In 1769, Leinster saw an opportunity to buy its way out of the war with the cash-strapped English with a small sum of gold. The conflict that had begun the war was over, and Connacht remained independent, but the other sides of the war raged on until 1773, when the Danes agreed to stop interfering with Gotland’s politics and pay a small sum of gold in return for peace with England. Soon afterward, Frankfurt and Etruria made peace, though only after Frankfurt had annexed Brandenburg.

Thus, the Great Western War of 1764-1773 ended rather inconclusively. Perhaps the largest effect was that the heavy taxes imposed by all the combatants inflamed revolutionary movements in many of their possessions. The colonists on the west coast of North America, fed up with England, Castille, and Sweden, banded together and formed the United Provinces of California (UPCA). Bohemia’s lucrative holdings in South America declared independence as Peru. Normandy reasserted its independence from Frankfurt, while rebels in the north of Denmark changed their allegiance to Gotland.

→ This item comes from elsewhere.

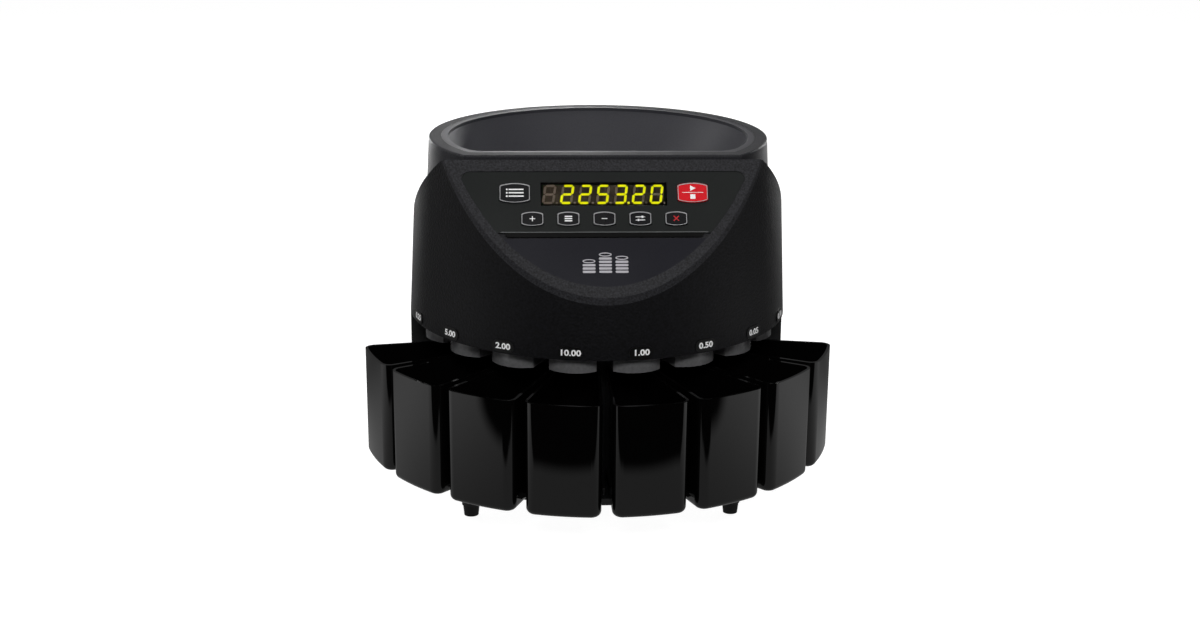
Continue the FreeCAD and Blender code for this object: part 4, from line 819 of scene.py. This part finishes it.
# The floor's front end, where it starts to curve up behind, the curve's radius, its top and half width.
FLOOR_FRONT = -6.0
FLOOR_BEND = 3.0
FLOOR_CURVE = 1.5
FLOOR_CURVE_STEPS = 16
FLOOR_TOP = 6.0
FLOOR_HALF_WIDTH = 8.0
FLOOR_GREY = (0.25, 0.25, 0.25)
FLOOR_WAVE = 3.0
FLOOR_ROUGH = (0.8, 0.9)
FLOOR_SEEN = 0.96
WHITE = (1.0, 1.0, 1.0)

# Light off the floor, from its strength near the machine to that at its sides and behind it. A rounded
# patch in front of the machine gives none: its centre, half sizes, skew towards its sides and squareness.
NEAR_GLOW = 0.34
SIDE_GLOW = 0.80
BACK_GLOW = 0.15
SIDE_RANGE = (0.10, 0.50)
BACK_RANGE = (-0.1, 0.25)
PATCH_CENTRE = 1.01
PATCH_HALF = (0.503, 0.67)
PATCH_SKEW = 0.25
PATCH_POWER = 4.0
PATCH_EDGE = (0.88, 1.10)
SURROUND_SEEN = 1.0
SURROUND_BOUNCE = 0.05


def direct_view_mix(tree, bounced, seen, output):
    """Show one shader directly and use the other, dimmer one for bounced light."""
    path = tree.nodes.new("ShaderNodeLightPath")
    mix = tree.nodes.new("ShaderNodeMixShader")
    tree.links.new(path.outputs["Is Camera Ray"], mix.inputs[0])
    tree.links.new(bounced, mix.inputs[1])
    tree.links.new(seen, mix.inputs[2])
    tree.links.new(mix.outputs[0], output.inputs["Surface"])


def math_node(tree, operation, first, second=0.0):
    """One sum on a value, with a number or another value."""
    node = tree.nodes.new("ShaderNodeMath")
    node.operation = operation
    tree.links.new(first, node.inputs[0])
    if isinstance(second, float):
        node.inputs[1].default_value = second
    else:
        tree.links.new(second, node.inputs[1])
    return node.outputs["Value"]


def patch_power(tree, distance, half):
    """A distance as a share of a half size of the dark patch, raised to the patch's power."""
    share = math_node(tree, "DIVIDE", distance, half)
    return math_node(tree, "POWER", share, PATCH_POWER)


def floor_glow(tree, coordinate):
    """Light off the floor: bright beside the machine, less behind it, none in a patch before it."""
    split = tree.nodes.new("ShaderNodeSeparateXYZ")
    tree.links.new(coordinate, split.inputs[0])
    side = math_node(tree, "ABSOLUTE", split.outputs["X"])
    skew = math_node(tree, "MULTIPLY", side, PATCH_SKEW)
    from_centre = math_node(tree, "ADD", split.outputs["Y"], PATCH_CENTRE)
    ahead = math_node(tree, "ABSOLUTE", math_node(tree, "SUBTRACT", from_centre, skew))
    across = patch_power(tree, side, PATCH_HALF[0])
    along = patch_power(tree, ahead, PATCH_HALF[1])
    outside = remap(tree, math_node(tree, "ADD", across, along), PATCH_EDGE, (0.0, 1.0), "SMOOTHSTEP")
    sideways = remap(tree, side, SIDE_RANGE, (NEAR_GLOW, SIDE_GLOW), "SMOOTHSTEP")
    backwards = remap(tree, split.outputs["Y"], BACK_RANGE, (1.0, BACK_GLOW), "SMOOTHSTEP")
    strength = math_node(tree, "MULTIPLY", math_node(tree, "MULTIPLY", outside, sideways), backwards)
    glow = tree.nodes.new("ShaderNodeEmission")
    tree.links.new(strength, glow.inputs["Strength"])
    return glow.outputs["Emission"]


def make_stage():
    """A white floor that curves up far behind."""
    profile = [(FLOOR_FRONT, 0.0)]
    for i in range(FLOOR_CURVE_STEPS + 1):
        angle = math.pi / 2 * i / FLOOR_CURVE_STEPS
        y = FLOOR_BEND + FLOOR_CURVE * math.sin(angle)
        profile.append((y, FLOOR_CURVE - FLOOR_CURVE * math.cos(angle)))
    profile.append((FLOOR_BEND + FLOOR_CURVE, FLOOR_TOP))
    verts = [(x, y, z) for x in (-FLOOR_HALF_WIDTH, FLOOR_HALF_WIDTH) for y, z in profile]
    count = len(profile)
    faces = [(i, i + 1, count + i + 1, count + i) for i in range(count - 1)]
    mesh = bpy.data.meshes.new("floor")
    mesh.from_pydata(verts, [], faces)
    floor = bpy.data.objects.new("floor", mesh)
    bpy.context.scene.collection.objects.link(floor)
    material, tree, shader, coordinate = new_material("pale_floor")
    shader.inputs["Base Color"].default_value = (*FLOOR_GREY, OPAQUE)
    shader.inputs["Emission Color"].default_value = (*WHITE, OPAQUE)
    shader.inputs["Emission Strength"].default_value = FLOOR_SEEN
    rough = remap(tree, noise(tree, coordinate, FLOOR_WAVE), NOISE_RANGE, FLOOR_ROUGH)
    tree.links.new(rough, shader.inputs["Roughness"])
    direct_view_mix(tree, floor_glow(tree, coordinate), shader.outputs["BSDF"], tree.nodes["Material Output"])
    floor.data.materials.append(material)


def make_surround():
    """A surround that is seen as white and gives little light."""
    world = bpy.data.worlds.new("surround")
    world.use_nodes = True
    tree = world.node_tree
    seen = tree.nodes["Background"]
    bounced = tree.nodes.new("ShaderNodeBackground")
    for background, strength in ((seen, SURROUND_SEEN), (bounced, SURROUND_BOUNCE)):
        background.inputs["Color"].default_value = (*WHITE, OPAQUE)
        background.inputs["Strength"].default_value = strength
    direct_view_mix(tree, bounced.outputs[0], seen.outputs[0], tree.nodes["World Output"])
    bpy.context.scene.world = world


# ---- lights and camera -------------------------------------------------------------------------

# Each light's name, place, the point it faces, width and height, and power in watts.
LIGHTS = [
    ("top_softbox", (0.0, 0.35, 1.7), (0.0, 0.05, 0.15), (1.6, 1.0), 14),
    ("front_softbox", (0.0, -1.6, 1.15), (0.0, 0.0, 0.15), (0.9, 0.4), 20),
    ("back_softbox", (0.0, 2.6, 1.0), (0.0, 0.0, 0.25), (0.2, 0.8), 4.7),
    ("left_panel", (-1.4, 0.7, 0.9), (0.0, 0.0, 0.15), (1.0, 1.2), 9),
    ("right_panel", (1.4, 0.9, 0.7), (0.0, 0.0, 0.15), (1.0, 1.2), 1.4),
    ("left_rim_light", (-0.8, 1.8, 0.2), (0.0, 0.0, 0.15), (0.5, 0.3), 18),
    ("right_rim_light", (1.0, 1.7, 0.3), (0.0, 0.0, 0.15), (0.5, 0.5), 16),
]

# Angles in degrees, the target and distance in millimetres. The target is right of the middle as the
# camera sees it, and the azimuth is counted from the front towards +X.
CAMERA_AZIMUTH = -2.73
CAMERA_ELEVATION = 16.26
CAMERA_ROLL = 0.48
CAMERA_DISTANCE = 1485.1
CAMERA_TARGET_RIGHT = 3.0
CAMERA_TARGET_Y = 27.4
CAMERA_TARGET_Z = 121.8
CAMERA_LENS = 57.29
CAMERA_SENSOR = 36.0


def make_lights():
    """Softboxes above, before and behind, panels at the sides and rim lights low behind."""
    for name, place, target, size, power in LIGHTS:
        light = bpy.data.lights.new(name, "AREA")
        light.shape = "RECTANGLE"
        light.size = size[0]
        light.size_y = size[1]
        light.energy = power
        lamp = bpy.data.objects.new(name, light)
        lamp.location = place
        lamp.rotation_euler = (Vector(target) - Vector(place)).to_track_quat("-Z", "Y").to_euler()
        bpy.context.scene.collection.objects.link(lamp)


def make_camera():
    """The camera, above the front and a little left of it."""
    azimuth = math.radians(CAMERA_AZIMUTH)
    elevation = math.radians(CAMERA_ELEVATION)
    roll = math.radians(CAMERA_ROLL)
    level = math.cos(elevation)
    back = Vector((math.sin(azimuth) * level, -math.cos(azimuth) * level, math.sin(elevation)))
    right = Vector((math.cos(azimuth), math.sin(azimuth), 0))
    up = back.cross(right)
    target = mm(0, CAMERA_TARGET_Y, CAMERA_TARGET_Z) + right * CAMERA_TARGET_RIGHT * MM
    rolled_right = right * math.cos(roll) + up * math.sin(roll)
    rolled_up = up * math.cos(roll) - right * math.sin(roll)
    turn = Matrix((rolled_right, rolled_up, back)).transposed().to_4x4()
    data = bpy.data.cameras.new("camera")
    data.lens = CAMERA_LENS
    data.sensor_width = CAMERA_SENSOR
    camera = bpy.data.objects.new("camera", data)
    camera.matrix_world = Matrix.Translation(target + back * CAMERA_DISTANCE * MM) @ turn
    bpy.context.scene.collection.objects.link(camera)
    bpy.context.scene.camera = camera


# ---- the scene ---------------------------------------------------------------------------------

bpy.context.scene.view_settings.view_transform = "Standard"
dress_nodes()
make_display()
make_keys()
make_values()
make_symbol()
make_overlay_highlight_and_shadow()
make_vents()
make_back()
make_deck_screws()
make_disc_ribs()
make_seam()
soften([f"coin_bin_{i + 1}" for i in range(BIN_COUNT)], BIN_EDGE)
soften(["hopper_bowl", "hopper_ring", "upper_casing", "panel_bezel"], CASING_EDGE)
make_stage()
make_surround()
make_lights()
make_camera()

Northwestern Europe in 1775:


The Western New World in 1775:
 
Oof, the loss of the old Incan lands must sting Bohemia's income and pride. I too wonder at how the UPCA ended up in California. I guess some rebels of their stripe got lucky there. Denmark doesn't seem to be aggressive/stubborn enough to be a true world leader. Rich, yes. Large military, yes. Political will to use both, no. Leinster is incredibly lucky to be escaping the attention of the English so easily. But I think their days are numbered.
 
If you think the location of the UPCA is odd, just wait till you see where Venezuela and Louisiana appear. I have no idea how EU3 creates nation tags.

@TSSL, Sibir suffered a major revolt in the old Burgundian provinces, which went to Baden.

@EtzelHoveri, Hungary has little hope of becoming a colonizing nation except through conquest, and it doesn't have much of a navy. Their naval tech isn't that high (29), and they haven't any naval or colonial ideas, so the only available colony within range for them is Sierra Leone.